Sektor manufaktur merupakan sektor yang paling berkontribusi terhadap perekonomian Indonesia. Data menunjukan bahwa industri pengolahan berkontribusi lebih dari seperlima perekonomian Indonesia. Namun, perlu diperhatikan bahwa kontribusi tersebut terus menurun, dari 21,97% di tahun 2012 menjadi 20,66% kuartal-II di tahun 2019. Penurunan kontribusi tersebut tentu wajib menjadi perhatian seluruh pihak
Sumber: BPS, 2019 diolah
Pertumbuhan industri manufaktur juga menunjukan tren yang menurun. Di tahun 2011 pertumbuhan sektor manufaktur mencapai 6,26% dan menjadi 4,27% di tahun 2018. Bahkan pada periode 2014 sampai 2018 rata-rata pertumbuhan manufaktur hanya sekitar 4,5%. Analisis faktor-faktor yang menghambat perusahaan manufaktur perlu dilakukan untuk kembali memacu pertumbuhan industri manufaktur.

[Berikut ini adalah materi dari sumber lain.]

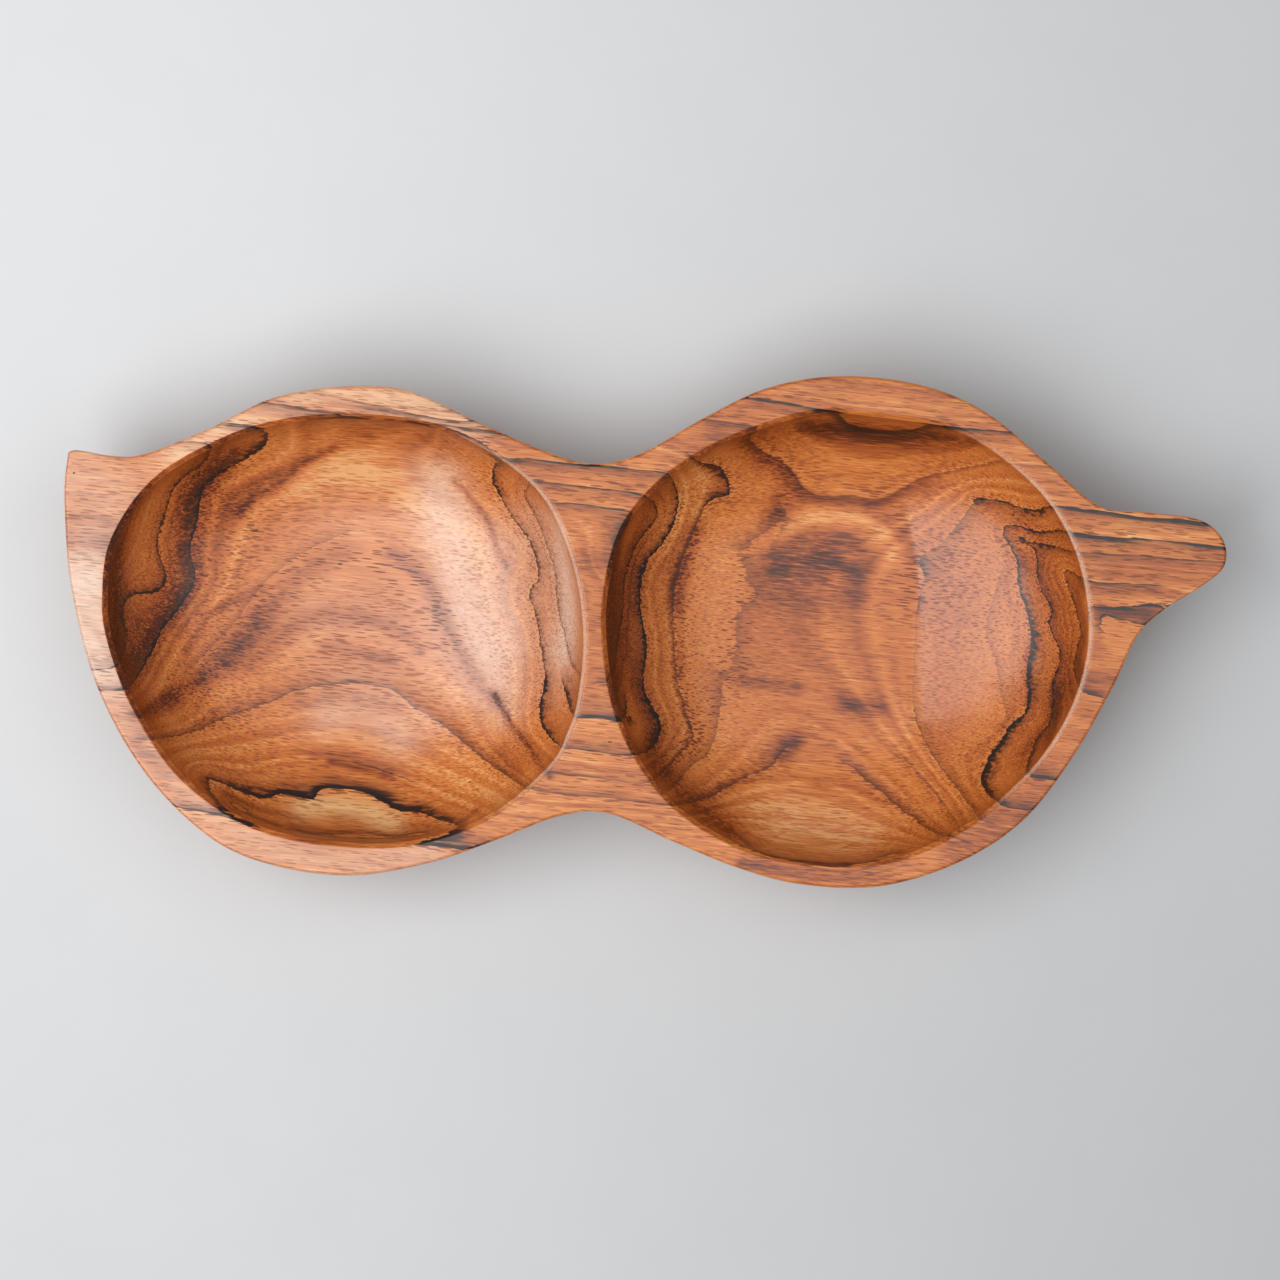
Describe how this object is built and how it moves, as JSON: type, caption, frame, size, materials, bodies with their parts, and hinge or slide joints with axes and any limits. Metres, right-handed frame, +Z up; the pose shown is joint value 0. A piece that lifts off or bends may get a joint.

Salah satu bagian dari laporan ADB dan Bappenas yang diterbitkan tahun 2019 dengan judul “Policies to Support the Development of Indonesia’s Manufacturing Sector during 2020–2024” fokus membahas mengenai hambatan bagi pertumbuhan sektor manufaktur di Indonesia. Data yang digunakan di dalam analisis hambatan tersebut berasal dari World Bank Enterprises Survey (WBES), Indeks kemudahan berusaha dari World Bank dan Survei monitoring iklim investasi 2004.
Beberapa studi menunjukan bahwa indikator iklim investasi merupakan determinan penting dan signifikan dari performa perusahaan, dimana iklim investasi yang baik dapat meningkatkan produktivitas perusahaan manufaktur, tingkat gaji, tingkat keuntungan, pertumbuhan otuput, penyerapan tenaga kerja dan stok modal (Dollar, Hallward-Driemeier, and Mengistae,2005). Biaya untuk memasuki pasar yang lebih rendah dan informasi kredit yag lebih baik berkontribusi dalam memperluas sektor UMKM (Ayyagari, Beck, and Demirgüç-Kunt, 2007). Berikut adalah beberapa hasil studi mengenai hambatan dari pertumbuhan perusahaan manufaktur
Penulis (Tahun) | Temuan Utama | Country Coverage |
Pagés, Aterido, and Hallward Driemeier (2007); Aterido, Hallward Driemeier, and Pagés (2009) | Iklim bisnis berpengaruh signifikan terhadap berbagai ukuran perusahaan dan memiliki hubungan nonlinear dengan dampaknya ke pertumbuhan pekerjaan | 85 Negara berkembang dan 5 Negara maju |
Dinh, Mavridis, and Nguyen (2010) | Akses ke keuangan merupakan hambatan utama dari perusahaan. Perusahaan yang tumbuh lebih cepat jika melakukan ekspor merupakan bagian dari entitas usaha asing | 98 Negara |
Beck, Demirgüç-Kunt, and Maksimovic (2005) | Perkembangan aspek keuangan dan institusi melemahkan efek dari hambatan keuangan, legal dan korupsi | 54 Negara |
Survei dari WBES di tahun 2015 praktek sektor informal, ketidakstabilan politik dan tingkat pajak merupakan hambatan utama dalam menjalankan usaha bagi 57% perusahaan manufaktur Indonesia, dua kali lipat lebih tinggi dibandingkan tahun 2009. Terdapat perubahan persepsi dari para pelaku usaha dimana hambatan usaha tidak lagi elemen mendasar di dalam bisnis seperti akses kepada listrik atau akses kepada keuangan, namun lebih kepada faktor kualitas pemerintah dan regulasi seperti ketidakstabilan politik, tingkat pajak dan regulasi perdagangan dan kepabeanan (ADB dan Bappenas, 2019).
Hasil estimasi dari ADB dan Bappenas (2019) menujukan bahwa faktor bottleneck infrastruktur seperti kelistrikan, faktor institusi seperti kriminalitas, ketidakstabilan politik dan korupsi, akses terbatas keapda lahan dan beban regulasi serta pendaftaran usaha berpengaruh negatif terhadap pertumbuhan penjualan dari perusahaan manufaktur. Studi tersebut memberikan pelajaran penting agar mampu menelaah faktor-faktor yang mempengaruhi kinerja dari perusahaan manufaktur.